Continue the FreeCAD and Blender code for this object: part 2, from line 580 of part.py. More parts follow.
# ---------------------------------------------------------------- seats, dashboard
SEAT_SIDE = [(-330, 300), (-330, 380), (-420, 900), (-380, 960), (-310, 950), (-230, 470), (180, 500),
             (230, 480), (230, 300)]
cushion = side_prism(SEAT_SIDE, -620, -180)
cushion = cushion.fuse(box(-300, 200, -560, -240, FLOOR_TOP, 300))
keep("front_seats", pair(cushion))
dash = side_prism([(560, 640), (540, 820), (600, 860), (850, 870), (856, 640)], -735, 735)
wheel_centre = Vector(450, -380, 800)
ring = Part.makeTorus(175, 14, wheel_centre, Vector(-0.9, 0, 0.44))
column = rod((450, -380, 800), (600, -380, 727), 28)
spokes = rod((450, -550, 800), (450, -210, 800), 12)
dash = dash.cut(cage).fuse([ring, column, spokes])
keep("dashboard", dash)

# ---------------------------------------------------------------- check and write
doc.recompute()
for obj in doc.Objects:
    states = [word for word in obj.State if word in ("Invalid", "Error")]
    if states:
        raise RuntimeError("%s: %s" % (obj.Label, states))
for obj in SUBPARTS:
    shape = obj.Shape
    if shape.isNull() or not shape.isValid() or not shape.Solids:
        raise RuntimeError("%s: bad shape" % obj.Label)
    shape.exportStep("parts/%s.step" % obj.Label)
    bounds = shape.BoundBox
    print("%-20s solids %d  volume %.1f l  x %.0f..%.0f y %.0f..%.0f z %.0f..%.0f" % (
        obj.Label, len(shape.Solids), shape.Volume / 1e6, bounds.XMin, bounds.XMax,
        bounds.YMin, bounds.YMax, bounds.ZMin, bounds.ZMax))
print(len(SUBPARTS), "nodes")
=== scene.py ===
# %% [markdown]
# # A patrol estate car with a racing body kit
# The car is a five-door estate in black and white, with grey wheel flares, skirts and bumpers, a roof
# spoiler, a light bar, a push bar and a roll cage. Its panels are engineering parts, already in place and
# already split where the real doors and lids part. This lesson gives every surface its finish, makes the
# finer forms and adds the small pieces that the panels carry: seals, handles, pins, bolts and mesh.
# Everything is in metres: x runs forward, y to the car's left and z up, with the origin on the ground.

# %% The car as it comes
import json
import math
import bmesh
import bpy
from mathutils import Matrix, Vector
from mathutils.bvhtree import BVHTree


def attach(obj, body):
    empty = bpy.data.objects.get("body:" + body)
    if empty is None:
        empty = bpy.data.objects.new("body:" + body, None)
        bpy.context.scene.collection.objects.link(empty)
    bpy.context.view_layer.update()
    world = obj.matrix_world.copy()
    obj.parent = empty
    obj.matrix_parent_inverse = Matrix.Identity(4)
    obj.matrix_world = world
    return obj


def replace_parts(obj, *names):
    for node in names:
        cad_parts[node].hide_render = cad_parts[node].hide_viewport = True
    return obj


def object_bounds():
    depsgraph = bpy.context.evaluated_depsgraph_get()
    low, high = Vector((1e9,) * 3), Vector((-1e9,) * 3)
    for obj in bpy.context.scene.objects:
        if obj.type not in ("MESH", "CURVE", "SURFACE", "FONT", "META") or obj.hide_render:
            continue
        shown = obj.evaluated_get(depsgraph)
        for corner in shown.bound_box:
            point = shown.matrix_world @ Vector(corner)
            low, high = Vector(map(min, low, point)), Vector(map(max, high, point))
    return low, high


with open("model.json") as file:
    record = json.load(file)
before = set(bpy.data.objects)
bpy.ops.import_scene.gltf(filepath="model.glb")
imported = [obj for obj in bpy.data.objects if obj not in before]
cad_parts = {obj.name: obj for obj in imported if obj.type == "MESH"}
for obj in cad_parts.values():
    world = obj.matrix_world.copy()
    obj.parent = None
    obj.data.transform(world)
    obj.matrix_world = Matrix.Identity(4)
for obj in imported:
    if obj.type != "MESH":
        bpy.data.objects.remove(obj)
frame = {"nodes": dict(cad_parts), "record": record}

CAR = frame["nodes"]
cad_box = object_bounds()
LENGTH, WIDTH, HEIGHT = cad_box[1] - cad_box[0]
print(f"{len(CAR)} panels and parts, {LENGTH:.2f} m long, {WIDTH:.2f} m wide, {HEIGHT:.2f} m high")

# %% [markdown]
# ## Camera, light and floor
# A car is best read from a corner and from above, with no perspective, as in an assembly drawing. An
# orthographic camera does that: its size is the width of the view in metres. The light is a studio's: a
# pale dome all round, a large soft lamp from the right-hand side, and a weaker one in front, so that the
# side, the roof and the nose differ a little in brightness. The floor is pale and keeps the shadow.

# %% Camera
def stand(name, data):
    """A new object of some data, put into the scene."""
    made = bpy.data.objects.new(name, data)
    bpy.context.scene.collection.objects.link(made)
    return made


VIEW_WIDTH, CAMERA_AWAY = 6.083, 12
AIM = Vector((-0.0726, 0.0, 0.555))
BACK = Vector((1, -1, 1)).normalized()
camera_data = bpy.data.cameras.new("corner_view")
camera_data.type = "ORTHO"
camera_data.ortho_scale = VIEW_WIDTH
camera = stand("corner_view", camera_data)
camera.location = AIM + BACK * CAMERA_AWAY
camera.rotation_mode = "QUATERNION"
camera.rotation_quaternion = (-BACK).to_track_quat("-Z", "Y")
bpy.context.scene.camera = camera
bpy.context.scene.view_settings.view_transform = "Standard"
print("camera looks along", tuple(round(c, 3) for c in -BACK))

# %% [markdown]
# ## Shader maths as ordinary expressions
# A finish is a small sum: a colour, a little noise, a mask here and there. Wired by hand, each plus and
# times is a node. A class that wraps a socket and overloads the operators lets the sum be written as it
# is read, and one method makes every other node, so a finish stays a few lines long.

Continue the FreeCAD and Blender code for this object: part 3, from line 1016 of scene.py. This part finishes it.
================================
» What you should do:
Please print exactly, and only, the lines from the line with "check and write" to the line with "for node in", both included.

» Answer to this task:
# ---------------------------------------------------------------- check and write
doc.recompute()
for obj in doc.Objects:
    states = [word for word in obj.State if word in ("Invalid", "Error")]
    if states:
        raise RuntimeError("%s: %s" % (obj.Label, states))
for obj in SUBPARTS:
    shape = obj.Shape
    if shape.isNull() or not shape.isValid() or not shape.Solids:
        raise RuntimeError("%s: bad shape" % obj.Label)
    shape.exportStep("parts/%s.step" % obj.Label)
    bounds = shape.BoundBox
    print("%-20s solids %d  volume %.1f l  x %.0f..%.0f y %.0f..%.0f z %.0f..%.0f" % (
        obj.Label, len(shape.Solids), shape.Volume / 1e6, bounds.XMin, bounds.XMax,
        bounds.YMin, bounds.YMax, bounds.ZMin, bounds.ZMax))
print(len(SUBPARTS), "nodes")
=== scene.py ===
# %% [markdown]
# # A patrol estate car with a racing body kit
# The car is a five-door estate in black and white, with grey wheel flares, skirts and bumpers, a roof
# spoiler, a light bar, a push bar and a roll cage. Its panels are engineering parts, already in place and
# already split where the real doors and lids part. This lesson gives every surface its finish, makes the
# finer forms and adds the small pieces that the panels carry: seals, handles, pins, bolts and mesh.
# Everything is in metres: x runs forward, y to the car's left and z up, with the origin on the ground.

# %% The car as it comes
import json
import math
import bmesh
import bpy
from mathutils import Matrix, Vector
from mathutils.bvhtree import BVHTree


def attach(obj, body):
    empty = bpy.data.objects.get("body:" + body)
    if empty is None:
        empty = bpy.data.objects.new("body:" + body, None)
        bpy.context.scene.collection.objects.link(empty)
    bpy.context.view_layer.update()
    world = obj.matrix_world.copy()
    obj.parent = empty
    obj.matrix_parent_inverse = Matrix.Identity(4)
    obj.matrix_world = world
    return obj


def replace_parts(obj, *names):
    for node in names:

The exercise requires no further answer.